**Work to do**.
What is needed is an exact copy of the lines from the one containing "translate([0, 0, -over])" to the one containing "obj.data.transform(world)", both lines included, and no other lines.
** begin **
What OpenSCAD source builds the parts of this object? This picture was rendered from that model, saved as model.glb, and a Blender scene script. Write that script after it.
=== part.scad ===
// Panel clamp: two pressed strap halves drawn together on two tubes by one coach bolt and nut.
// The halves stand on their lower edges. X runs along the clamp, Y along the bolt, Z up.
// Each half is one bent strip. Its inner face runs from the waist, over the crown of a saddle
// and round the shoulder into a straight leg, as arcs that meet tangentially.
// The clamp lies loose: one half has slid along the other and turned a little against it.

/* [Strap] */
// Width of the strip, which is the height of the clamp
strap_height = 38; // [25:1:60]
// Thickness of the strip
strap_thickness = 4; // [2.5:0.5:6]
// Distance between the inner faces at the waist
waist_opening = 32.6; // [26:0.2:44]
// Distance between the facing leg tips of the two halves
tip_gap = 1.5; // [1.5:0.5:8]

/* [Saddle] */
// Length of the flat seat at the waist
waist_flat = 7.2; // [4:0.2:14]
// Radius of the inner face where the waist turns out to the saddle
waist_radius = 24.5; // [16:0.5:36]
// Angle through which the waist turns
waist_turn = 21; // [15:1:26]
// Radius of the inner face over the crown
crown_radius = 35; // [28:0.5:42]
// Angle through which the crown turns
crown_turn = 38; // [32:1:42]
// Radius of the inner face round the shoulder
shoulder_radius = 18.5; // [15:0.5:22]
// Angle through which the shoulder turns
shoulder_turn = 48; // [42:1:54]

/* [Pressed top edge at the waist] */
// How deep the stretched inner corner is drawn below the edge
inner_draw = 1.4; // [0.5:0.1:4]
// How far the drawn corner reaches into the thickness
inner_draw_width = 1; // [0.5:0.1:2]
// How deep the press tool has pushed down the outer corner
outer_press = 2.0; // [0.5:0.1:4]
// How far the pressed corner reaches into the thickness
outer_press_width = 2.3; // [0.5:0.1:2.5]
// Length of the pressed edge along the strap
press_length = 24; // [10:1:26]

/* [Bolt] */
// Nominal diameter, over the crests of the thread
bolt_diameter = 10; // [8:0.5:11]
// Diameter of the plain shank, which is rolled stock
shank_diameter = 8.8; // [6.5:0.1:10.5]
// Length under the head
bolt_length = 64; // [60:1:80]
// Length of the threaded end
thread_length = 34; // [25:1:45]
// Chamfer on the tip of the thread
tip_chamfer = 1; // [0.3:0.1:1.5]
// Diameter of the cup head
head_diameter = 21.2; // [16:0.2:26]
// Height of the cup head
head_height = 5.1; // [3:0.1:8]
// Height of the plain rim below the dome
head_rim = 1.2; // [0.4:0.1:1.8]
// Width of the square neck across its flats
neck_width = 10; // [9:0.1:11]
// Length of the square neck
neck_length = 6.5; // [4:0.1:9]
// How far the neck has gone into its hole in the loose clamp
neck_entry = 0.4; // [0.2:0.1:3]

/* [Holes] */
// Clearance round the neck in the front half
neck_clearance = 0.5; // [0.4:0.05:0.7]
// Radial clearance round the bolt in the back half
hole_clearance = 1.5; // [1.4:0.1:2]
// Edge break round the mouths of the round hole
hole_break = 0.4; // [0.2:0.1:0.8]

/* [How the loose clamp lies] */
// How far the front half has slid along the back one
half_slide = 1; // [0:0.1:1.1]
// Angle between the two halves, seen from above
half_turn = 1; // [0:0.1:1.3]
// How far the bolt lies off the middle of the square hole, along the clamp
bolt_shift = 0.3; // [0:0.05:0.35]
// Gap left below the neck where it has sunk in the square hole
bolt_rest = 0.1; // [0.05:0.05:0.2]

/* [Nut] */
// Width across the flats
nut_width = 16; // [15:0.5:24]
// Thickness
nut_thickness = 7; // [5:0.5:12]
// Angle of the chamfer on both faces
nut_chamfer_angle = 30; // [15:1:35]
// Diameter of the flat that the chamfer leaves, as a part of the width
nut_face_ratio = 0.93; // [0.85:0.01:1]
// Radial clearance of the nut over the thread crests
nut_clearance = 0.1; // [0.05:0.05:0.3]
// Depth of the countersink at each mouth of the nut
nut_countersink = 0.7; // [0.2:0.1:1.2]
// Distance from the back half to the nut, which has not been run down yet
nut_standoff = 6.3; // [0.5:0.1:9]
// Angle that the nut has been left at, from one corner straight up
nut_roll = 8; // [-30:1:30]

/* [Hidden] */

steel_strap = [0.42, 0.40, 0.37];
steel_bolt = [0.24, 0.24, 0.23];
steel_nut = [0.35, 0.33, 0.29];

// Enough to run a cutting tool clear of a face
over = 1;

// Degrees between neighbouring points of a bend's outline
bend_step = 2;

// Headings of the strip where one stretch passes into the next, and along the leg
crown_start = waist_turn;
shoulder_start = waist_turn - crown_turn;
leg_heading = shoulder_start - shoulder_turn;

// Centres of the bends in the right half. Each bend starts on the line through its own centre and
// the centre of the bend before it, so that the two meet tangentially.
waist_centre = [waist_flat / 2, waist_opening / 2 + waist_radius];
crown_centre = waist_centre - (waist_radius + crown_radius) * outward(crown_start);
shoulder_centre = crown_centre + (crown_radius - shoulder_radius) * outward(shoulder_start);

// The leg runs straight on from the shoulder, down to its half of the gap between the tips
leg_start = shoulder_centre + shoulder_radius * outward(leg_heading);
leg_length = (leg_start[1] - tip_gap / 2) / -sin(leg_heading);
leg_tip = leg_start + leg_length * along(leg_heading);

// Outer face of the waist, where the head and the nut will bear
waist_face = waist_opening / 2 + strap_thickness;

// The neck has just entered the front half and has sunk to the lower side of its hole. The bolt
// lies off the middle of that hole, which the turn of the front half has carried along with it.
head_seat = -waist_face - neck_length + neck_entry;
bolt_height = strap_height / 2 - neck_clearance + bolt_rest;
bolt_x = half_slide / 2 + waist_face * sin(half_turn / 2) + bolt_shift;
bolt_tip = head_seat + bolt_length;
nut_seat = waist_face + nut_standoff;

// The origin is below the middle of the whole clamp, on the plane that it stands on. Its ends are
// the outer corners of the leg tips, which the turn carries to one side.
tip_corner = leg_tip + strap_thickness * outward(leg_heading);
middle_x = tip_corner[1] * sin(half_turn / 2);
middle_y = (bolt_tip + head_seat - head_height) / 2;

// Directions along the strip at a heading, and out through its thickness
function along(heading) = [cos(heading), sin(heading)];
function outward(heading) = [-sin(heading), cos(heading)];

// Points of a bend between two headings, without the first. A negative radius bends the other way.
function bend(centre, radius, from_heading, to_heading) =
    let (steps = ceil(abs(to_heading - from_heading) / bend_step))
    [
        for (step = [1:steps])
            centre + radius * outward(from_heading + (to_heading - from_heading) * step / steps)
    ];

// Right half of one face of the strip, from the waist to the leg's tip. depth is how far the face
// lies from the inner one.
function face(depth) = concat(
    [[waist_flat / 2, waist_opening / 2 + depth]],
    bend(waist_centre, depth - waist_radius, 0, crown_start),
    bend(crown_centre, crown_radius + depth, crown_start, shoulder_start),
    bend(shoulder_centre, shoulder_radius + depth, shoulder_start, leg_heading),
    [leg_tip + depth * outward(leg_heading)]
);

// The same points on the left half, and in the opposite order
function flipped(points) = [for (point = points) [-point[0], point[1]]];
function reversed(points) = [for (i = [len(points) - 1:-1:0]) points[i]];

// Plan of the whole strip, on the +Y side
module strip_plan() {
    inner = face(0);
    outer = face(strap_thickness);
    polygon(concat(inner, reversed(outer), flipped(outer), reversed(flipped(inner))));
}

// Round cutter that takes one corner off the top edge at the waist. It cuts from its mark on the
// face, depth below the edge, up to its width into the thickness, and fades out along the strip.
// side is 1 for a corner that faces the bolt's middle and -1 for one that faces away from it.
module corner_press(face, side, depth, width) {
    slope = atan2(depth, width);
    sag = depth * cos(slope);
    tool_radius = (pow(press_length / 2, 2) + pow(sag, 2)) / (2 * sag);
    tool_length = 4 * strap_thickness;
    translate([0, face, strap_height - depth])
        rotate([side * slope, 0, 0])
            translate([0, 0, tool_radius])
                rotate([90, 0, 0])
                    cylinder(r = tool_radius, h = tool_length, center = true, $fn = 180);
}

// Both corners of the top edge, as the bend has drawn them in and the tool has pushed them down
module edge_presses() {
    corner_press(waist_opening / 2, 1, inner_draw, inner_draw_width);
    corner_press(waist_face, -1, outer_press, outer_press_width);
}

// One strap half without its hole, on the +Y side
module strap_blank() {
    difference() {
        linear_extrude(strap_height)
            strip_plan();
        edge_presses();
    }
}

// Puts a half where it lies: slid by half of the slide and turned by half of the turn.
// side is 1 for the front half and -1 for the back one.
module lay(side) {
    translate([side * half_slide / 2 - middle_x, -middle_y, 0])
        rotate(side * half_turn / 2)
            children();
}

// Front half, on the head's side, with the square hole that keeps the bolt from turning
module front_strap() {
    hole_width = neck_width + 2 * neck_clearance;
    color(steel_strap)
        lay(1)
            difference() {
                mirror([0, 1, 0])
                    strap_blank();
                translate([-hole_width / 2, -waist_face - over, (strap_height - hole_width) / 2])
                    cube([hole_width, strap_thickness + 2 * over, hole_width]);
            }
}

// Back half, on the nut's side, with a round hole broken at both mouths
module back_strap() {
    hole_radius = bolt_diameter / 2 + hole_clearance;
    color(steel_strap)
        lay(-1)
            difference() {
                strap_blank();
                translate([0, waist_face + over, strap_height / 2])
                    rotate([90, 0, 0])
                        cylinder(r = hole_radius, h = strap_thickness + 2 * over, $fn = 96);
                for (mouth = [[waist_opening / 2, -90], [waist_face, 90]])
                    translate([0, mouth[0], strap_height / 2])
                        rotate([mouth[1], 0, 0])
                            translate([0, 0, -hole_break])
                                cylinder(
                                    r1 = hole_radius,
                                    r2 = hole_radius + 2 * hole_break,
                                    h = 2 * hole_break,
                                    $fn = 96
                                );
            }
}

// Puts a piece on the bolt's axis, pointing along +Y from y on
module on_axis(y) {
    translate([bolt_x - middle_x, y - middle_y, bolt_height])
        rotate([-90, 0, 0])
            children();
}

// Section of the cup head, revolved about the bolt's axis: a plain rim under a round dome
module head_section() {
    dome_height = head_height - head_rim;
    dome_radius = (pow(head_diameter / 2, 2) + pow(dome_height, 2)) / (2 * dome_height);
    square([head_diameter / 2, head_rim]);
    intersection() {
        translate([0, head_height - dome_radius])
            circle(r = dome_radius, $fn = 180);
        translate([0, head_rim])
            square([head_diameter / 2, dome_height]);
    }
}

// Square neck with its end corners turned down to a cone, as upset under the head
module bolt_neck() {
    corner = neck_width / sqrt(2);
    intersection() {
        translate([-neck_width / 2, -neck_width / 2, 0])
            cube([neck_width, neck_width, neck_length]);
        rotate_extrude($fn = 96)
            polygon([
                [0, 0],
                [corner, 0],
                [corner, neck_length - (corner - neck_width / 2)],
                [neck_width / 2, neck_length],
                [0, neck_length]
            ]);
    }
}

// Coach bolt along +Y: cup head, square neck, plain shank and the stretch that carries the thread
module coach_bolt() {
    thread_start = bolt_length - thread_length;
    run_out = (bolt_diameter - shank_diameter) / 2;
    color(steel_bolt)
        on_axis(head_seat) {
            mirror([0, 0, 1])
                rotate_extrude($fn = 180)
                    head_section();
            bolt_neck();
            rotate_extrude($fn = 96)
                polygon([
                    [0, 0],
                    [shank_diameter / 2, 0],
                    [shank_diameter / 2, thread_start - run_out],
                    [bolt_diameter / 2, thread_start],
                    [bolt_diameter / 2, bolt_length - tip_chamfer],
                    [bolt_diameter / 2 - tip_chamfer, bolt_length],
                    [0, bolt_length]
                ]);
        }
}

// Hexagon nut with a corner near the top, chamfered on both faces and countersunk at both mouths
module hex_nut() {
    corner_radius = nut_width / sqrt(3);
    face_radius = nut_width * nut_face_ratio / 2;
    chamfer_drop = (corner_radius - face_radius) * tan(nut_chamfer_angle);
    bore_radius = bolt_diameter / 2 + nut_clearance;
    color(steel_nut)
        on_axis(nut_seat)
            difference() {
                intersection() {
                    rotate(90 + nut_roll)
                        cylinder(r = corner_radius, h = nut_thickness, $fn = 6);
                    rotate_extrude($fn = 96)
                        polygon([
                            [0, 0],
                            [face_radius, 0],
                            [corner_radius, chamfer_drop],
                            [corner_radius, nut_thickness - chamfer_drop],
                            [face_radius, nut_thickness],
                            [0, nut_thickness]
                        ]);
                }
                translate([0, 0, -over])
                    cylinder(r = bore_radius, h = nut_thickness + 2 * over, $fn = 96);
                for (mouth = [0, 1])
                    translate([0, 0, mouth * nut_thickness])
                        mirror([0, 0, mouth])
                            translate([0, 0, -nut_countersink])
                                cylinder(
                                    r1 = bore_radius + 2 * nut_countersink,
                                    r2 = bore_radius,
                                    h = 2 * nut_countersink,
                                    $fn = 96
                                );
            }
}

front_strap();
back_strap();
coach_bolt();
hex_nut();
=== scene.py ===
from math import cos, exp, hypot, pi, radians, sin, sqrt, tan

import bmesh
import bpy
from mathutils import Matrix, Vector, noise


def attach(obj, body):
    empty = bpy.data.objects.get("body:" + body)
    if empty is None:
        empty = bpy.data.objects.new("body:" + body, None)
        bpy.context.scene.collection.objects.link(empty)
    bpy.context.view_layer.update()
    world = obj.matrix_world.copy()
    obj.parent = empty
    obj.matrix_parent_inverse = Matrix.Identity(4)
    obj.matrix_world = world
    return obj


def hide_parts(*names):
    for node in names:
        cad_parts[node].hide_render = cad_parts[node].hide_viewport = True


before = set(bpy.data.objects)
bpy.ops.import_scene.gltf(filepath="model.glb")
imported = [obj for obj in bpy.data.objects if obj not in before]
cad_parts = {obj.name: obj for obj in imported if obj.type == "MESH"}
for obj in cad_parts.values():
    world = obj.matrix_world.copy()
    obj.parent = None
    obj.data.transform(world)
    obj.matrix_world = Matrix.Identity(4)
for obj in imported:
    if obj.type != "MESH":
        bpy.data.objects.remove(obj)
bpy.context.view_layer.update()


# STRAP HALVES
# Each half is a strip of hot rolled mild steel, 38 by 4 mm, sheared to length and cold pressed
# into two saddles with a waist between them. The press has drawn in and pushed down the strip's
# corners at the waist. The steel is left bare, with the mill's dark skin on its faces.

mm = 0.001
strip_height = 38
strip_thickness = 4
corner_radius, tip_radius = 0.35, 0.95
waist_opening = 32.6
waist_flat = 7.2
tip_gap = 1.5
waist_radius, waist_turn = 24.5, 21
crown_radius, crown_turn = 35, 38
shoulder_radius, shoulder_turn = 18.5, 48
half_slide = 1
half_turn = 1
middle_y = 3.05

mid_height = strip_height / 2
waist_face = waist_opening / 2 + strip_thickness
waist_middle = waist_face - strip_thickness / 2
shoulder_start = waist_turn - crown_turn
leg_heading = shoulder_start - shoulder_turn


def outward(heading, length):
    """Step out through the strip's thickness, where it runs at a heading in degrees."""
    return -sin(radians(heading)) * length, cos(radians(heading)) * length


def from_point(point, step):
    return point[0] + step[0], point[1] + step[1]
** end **
**Solution for this problem**.
                translate([0, 0, -over])
                    cylinder(r = bore_radius, h = nut_thickness + 2 * over, $fn = 96);
                for (mouth = [0, 1])
                    translate([0, 0, mouth * nut_thickness])
                        mirror([0, 0, mouth])
                            translate([0, 0, -nut_countersink])
                                cylinder(
                                    r1 = bore_radius + 2 * nut_countersink,
                                    r2 = bore_radius,
                                    h = 2 * nut_countersink,
                                    $fn = 96
                                );
            }
}

front_strap();
back_strap();
coach_bolt();
hex_nut();
=== scene.py ===
from math import cos, exp, hypot, pi, radians, sin, sqrt, tan

import bmesh
import bpy
from mathutils import Matrix, Vector, noise


def attach(obj, body):
    empty = bpy.data.objects.get("body:" + body)
    if empty is None:
        empty = bpy.data.objects.new("body:" + body, None)
        bpy.context.scene.collection.objects.link(empty)
    bpy.context.view_layer.update()
    world = obj.matrix_world.copy()
    obj.parent = empty
    obj.matrix_parent_inverse = Matrix.Identity(4)
    obj.matrix_world = world
    return obj


def hide_parts(*names):
    for node in names:
        cad_parts[node].hide_render = cad_parts[node].hide_viewport = True


before = set(bpy.data.objects)
bpy.ops.import_scene.gltf(filepath="model.glb")
imported = [obj for obj in bpy.data.objects if obj not in before]
cad_parts = {obj.name: obj for obj in imported if obj.type == "MESH"}
for obj in cad_parts.values():
    world = obj.matrix_world.copy()
    obj.parent = None
    obj.data.transform(world)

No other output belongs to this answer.